Padre Piero, che compirebbe 60 anni il prossimo 17 novembre, ha impegnato gran parte della sua vita nel dialogo con le altre fedi, e in particolare con l’Islam. Prima del suo sequestro Dall’Oglio era noto per aver rifondato negli anni ’80 in Siria, la comunità monastica siriaca Mar Musa, costruita nell’XI secolo attorno a un antico romitorio occupato nel VI secolo da San Mosè l’Abissino. Nel 1992 vi fondò una comunità ecumenica mista, con aderenti di confessione cattolica sia ortodossa, impegnata nella promozione del dialogo islamico-cristiano, diventato una vera ragione di vita.
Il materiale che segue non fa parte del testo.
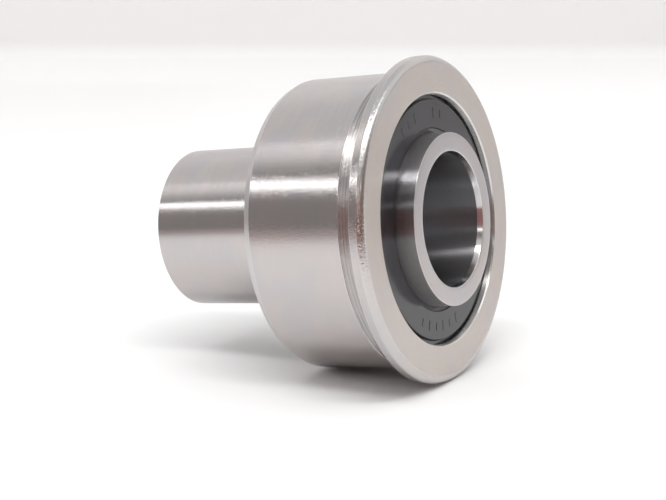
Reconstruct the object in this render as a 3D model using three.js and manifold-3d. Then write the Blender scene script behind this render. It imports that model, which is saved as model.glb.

Dopo l’esplosione nel 2011 delle sommosse popolari in Siria contro il regime di Bashar al-Assad, Dall’Oglio aveva sostenuto una soluzione pacifica verso una svolta democratica basata sul consenso delle diverse componenti sociali e religiose. Ma il regime ne aveva deciso l’espulsione. Nell’estate dello scorso anno, quindi, dopo essersi trasferito nel Kurdistan iracheno, Dall’Oglio è rientrato nel nord della Siria controllato dai ribelli, per portare avanti trattative per la liberazione di un gruppo di ostaggi a Raqqa, una delle roccaforti delle milizie fondamentaliste nella guerra al governo siriano.

Mentre si trovava nella città per cercare di riappacificare i rapporti tra i gruppi curdi e i jihadisti arabi, il 27 luglio sarebbe stato rapito da un gruppo di estremisti islamici vicino ad Al Qaida. Da allora sulla sua sorte, soltanto voci. Il sito arabo “TahrirSy”, ha lanciato la notizia della sua immediata uccisione da parte dell’Isis. Nel giugno scorso, un quotidiano libanese filo-siriano, ha sostenuto che padre Paolo sarebbe nelle mani dei sequestratori, parlando di trattative in corso. Altra speranza presto spenta dalla stessa Farnesina, che ha smentito l’esistenza di questi presunti contatti.

L’anniversario di Padre Paolo offre rinnovata attenzione alla condizione disumana dei sequestrati: tre gli altri italiani di cui mancano notizie. Marco Vallisa, tecnico italiano scomparso il 5 luglio nell’ovest della Libia, rapito insieme con due suoi colleghi stranieri. Probabile rapimento a scopo di estorsione. Giovanni Lo Porto, 38 anni, cooperante palermitano sequestrato in Pakistan nel gennaio 2012 insieme a un collega tedesco mentre lavorava per la ong tedesca Welt HungerHilfe, aiuto alla fame. Gianluca Salviato, 48 anni, rapito in Cirenaica: soffre di diabete e ha bisogno dell’insulina.